Oraison, written in 1937 by Olivier Messiaen for an ensemble of Ondes Martenots (an early electronic keyboard instrument using a ribbon and a ring to change pitch), was one of the first compositions written for electronic instruments exclusively.
But that historical fact is not the only thing that makes this music so special.
There’s a very special timeless, otherworldly, alienating feeling in this composition… even after 70+ year of technological advances.
It’s the perfect blend of a strange, previously unheard instrument, and the composition especially written to use it.

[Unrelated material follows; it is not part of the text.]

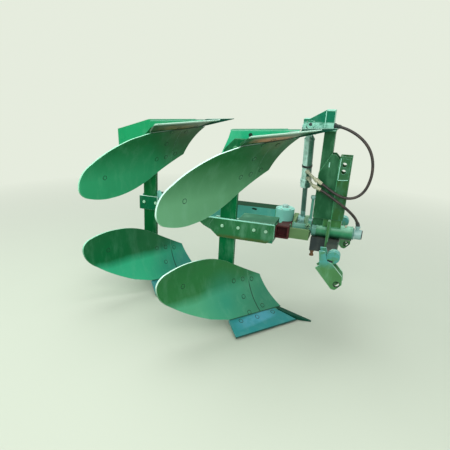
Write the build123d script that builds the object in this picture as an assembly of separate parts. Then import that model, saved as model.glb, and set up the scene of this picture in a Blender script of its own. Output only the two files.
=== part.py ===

Recently, Richard Lainhart transcribed Oraison for his Buchla 200e synthesizer and Haken Continuum Fingerboard controller, and has shared this performance on YouTube and Vimeo. Because of the ‘tactile’ way of playing the Haken Continuum Fingerboard, the piece retains its original, almost human voice-like feeling.
I heartily recommend watching this video, all 10 minutes of it. It’s beautiful, and a fascinating sight to see Messiaen’s ‘Oraison’ performed on this unique instrument.
I might as well quote Richard Lainhart’s full comment (as sent to the ambient mailing list):
“From the time I first touched the Haken Continuum, I’d dreamed of using it to play a composition by Olivier Messiaen called “Oraison”. I first heard “Oraison” years ago as a student of electronic music, and had fallen in love with its simple, beautiful harmonies and profound sense of mystery.
“Oraison” is not only a lovely piece of music, but has historical interest too – it may be the first piece of purely electronic music written expressly for live performance.
“Oraison” (“prayer”) is from a suite of pieces for six Ondes Martenot called “Fete des Belles Eaux” (“Celebration of the Beautiful Waters”), composed for the Paris International Exposition in 1937. The Ondes Martenot was among the first electronic instruments, and is still among the most expressive.
The Continuum’s own expressive qualities seemed at least the equal of the Ondes Martenot’s, while allowing for polyphony and the possibility of performance of the work by a single player. I transcribed “Oraison” for my Buchla 200e/Continuum system, programmed the modern system in homage to the sound of the Ondes Martenot, and now offer this performance to you.”
Oraison, composed by Olivier Messiaen in 1937 for six Ondes Martenot, transcribed for Buchla 200e synthesizer and Haken Continuum Fingerboard controller and performed by Richard Lainhart in 2009.
If this performance raises your interest in more Richard Lainhart music, the recently released “The Deep Blue of Twilight” , available through Bandcamp (listen, download, donate what you think it’s worth) might be a good starting point.
This album, full of comforting deep drones, deserves a review in itself…be sure to listen to it after you have listened to Oraison.
I love the early, early explorations of how electronics and recording technologies could be manipulated to make music. Very cool post.